▸ Dataset section:

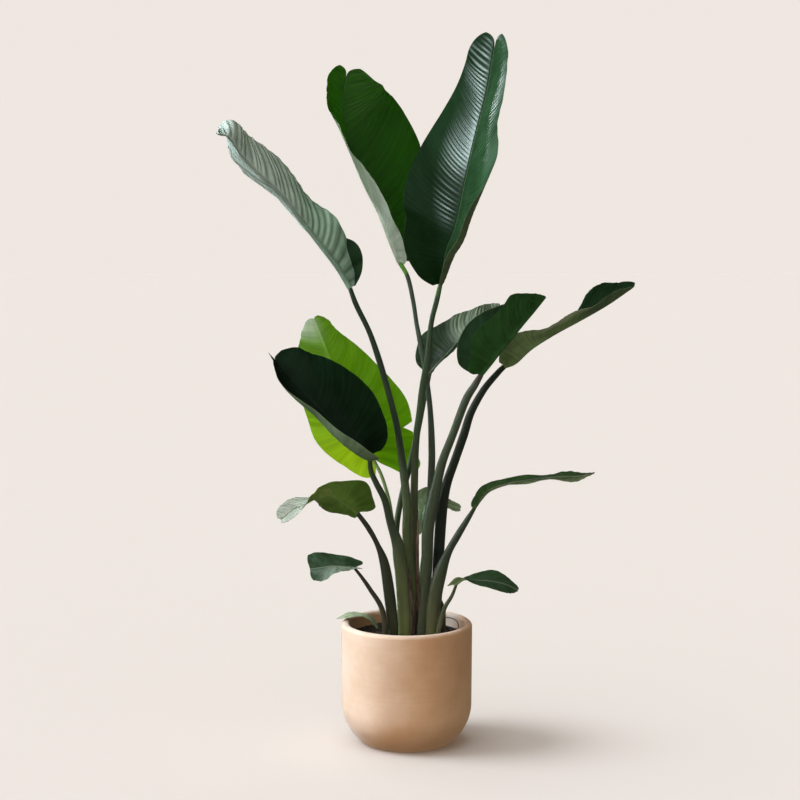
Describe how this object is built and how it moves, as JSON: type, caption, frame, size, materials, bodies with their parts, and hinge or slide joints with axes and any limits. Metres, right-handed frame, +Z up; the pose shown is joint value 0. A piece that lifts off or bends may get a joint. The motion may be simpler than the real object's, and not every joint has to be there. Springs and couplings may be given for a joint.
{
  "type": "potted bird of paradise plant",
  "caption": "Tall potted bird of paradise: broad upright paddle leaves on long sheathed stalks, in the soil of a plain round clay pot with a rounded foot.",
  "frame": {"origin": "centre of the pot's flat underside, on the pot's axis", "axes": "+Z up along the pot's axis; -Y towards the side that is seen best; +X to the right seen from there"},
  "size_m": [0.8931, 0.3697, 1.5658],
  "materials": {
    "leaf": "satin leaf, stands in for living leaf tissue",
    "stalk": "satin, stands in for living leaf stalk",
    "dried": "dry, matte",
    "soil": "moist crumbly potting soil",
    "clay": "unglazed, matte"
  },
  "bodies": {
    "root": {"blade_top_right": "leaf", "stalk_top_right": "stalk", "blade_top_left": "leaf", "stalk_top_left": "stalk", "blade_far_left": "leaf", "stalk_far_left": "stalk", "blade_mid_left_front": "leaf", "stalk_mid_left_front": "stalk", "blade_mid_left_back": "leaf", "stalk_mid_left_back": "stalk", "blade_mid_right_back": "leaf", "stalk_mid_right_back": "stalk", "blade_mid_right_folded": "leaf", "stalk_mid_right_folded": "stalk", "blade_far_right": "leaf", "stalk_far_right": "stalk", "blade_low_right": "leaf", "stalk_low_right": "stalk", "blade_low_left": "leaf", "stalk_low_left": "stalk", "blade_small_left": "leaf", "stalk_small_left": "stalk", "blade_small_right": "leaf", "stalk_small_right": "stalk", "blade_small_back": "leaf", "stalk_small_back": "stalk", "blade_over_rim": "leaf", "stalk_over_rim": "stalk", "dry_sheath_left": "dried", "dry_sheath_middle": "dried", "dry_stem": "dried", "cut_stalk": "stalk", "soil": "soil", "pot": "clay"}
  },
  "joints": []
}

▸ To be done: Output the whole listing above again, word for word.

▸ Worked answer:
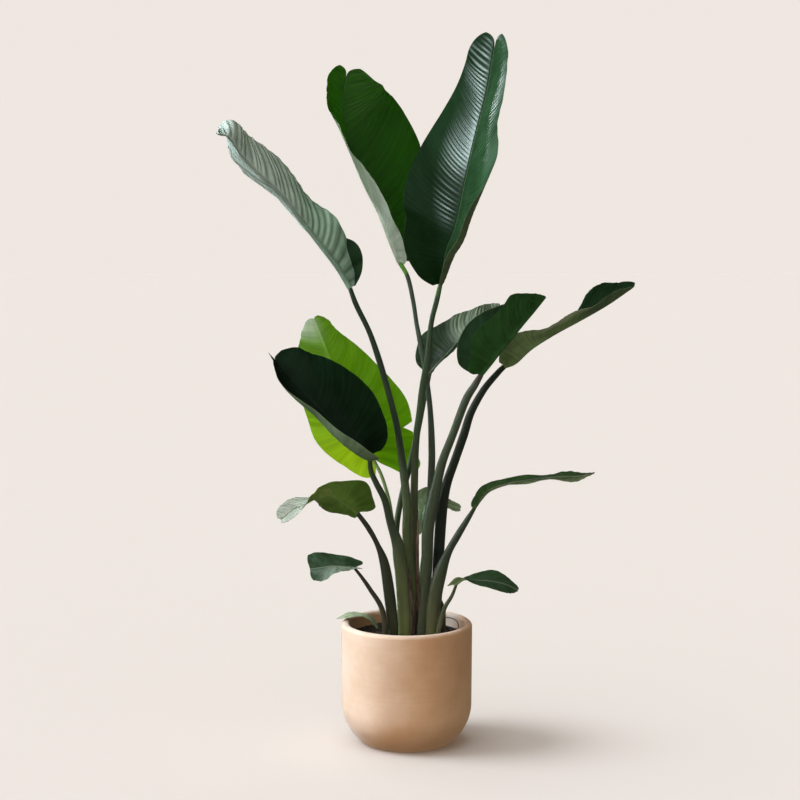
Describe how this object is built and how it moves, as JSON: type, caption, frame, size, materials, bodies with their parts, and hinge or slide joints with axes and any limits. Metres, right-handed frame, +Z up; the pose shown is joint value 0. A piece that lifts off or bends may get a joint. The motion may be simpler than the real object's, and not every joint has to be there. Springs and couplings may be given for a joint.
{
  "type": "potted bird of paradise plant",
  "caption": "Tall potted bird of paradise: broad upright paddle leaves on long sheathed stalks, in the soil of a plain round clay pot with a rounded foot.",
  "frame": {"origin": "centre of the pot's flat underside, on the pot's axis", "axes": "+Z up along the pot's axis; -Y towards the side that is seen best; +X to the right seen from there"},
  "size_m": [0.8931, 0.3697, 1.5658],
  "materials": {
    "leaf": "satin leaf, stands in for living leaf tissue",
    "stalk": "satin, stands in for living leaf stalk",
    "dried": "dry, matte",
    "soil": "moist crumbly potting soil",
    "clay": "unglazed, matte"
  },
  "bodies": {
    "root": {"blade_top_right": "leaf", "stalk_top_right": "stalk", "blade_top_left": "leaf", "stalk_top_left": "stalk", "blade_far_left": "leaf", "stalk_far_left": "stalk", "blade_mid_left_front": "leaf", "stalk_mid_left_front": "stalk", "blade_mid_left_back": "leaf", "stalk_mid_left_back": "stalk", "blade_mid_right_back": "leaf", "stalk_mid_right_back": "stalk", "blade_mid_right_folded": "leaf", "stalk_mid_right_folded": "stalk", "blade_far_right": "leaf", "stalk_far_right": "stalk", "blade_low_right": "leaf", "stalk_low_right": "stalk", "blade_low_left": "leaf", "stalk_low_left": "stalk", "blade_small_left": "leaf", "stalk_small_left": "stalk", "blade_small_right": "leaf", "stalk_small_right": "stalk", "blade_small_back": "leaf", "stalk_small_back": "stalk", "blade_over_rim": "leaf", "stalk_over_rim": "stalk", "dry_sheath_left": "dried", "dry_sheath_middle": "dried", "dry_stem": "dried", "cut_stalk": "stalk", "soil": "soil", "pot": "clay"}
  },
  "joints": []
}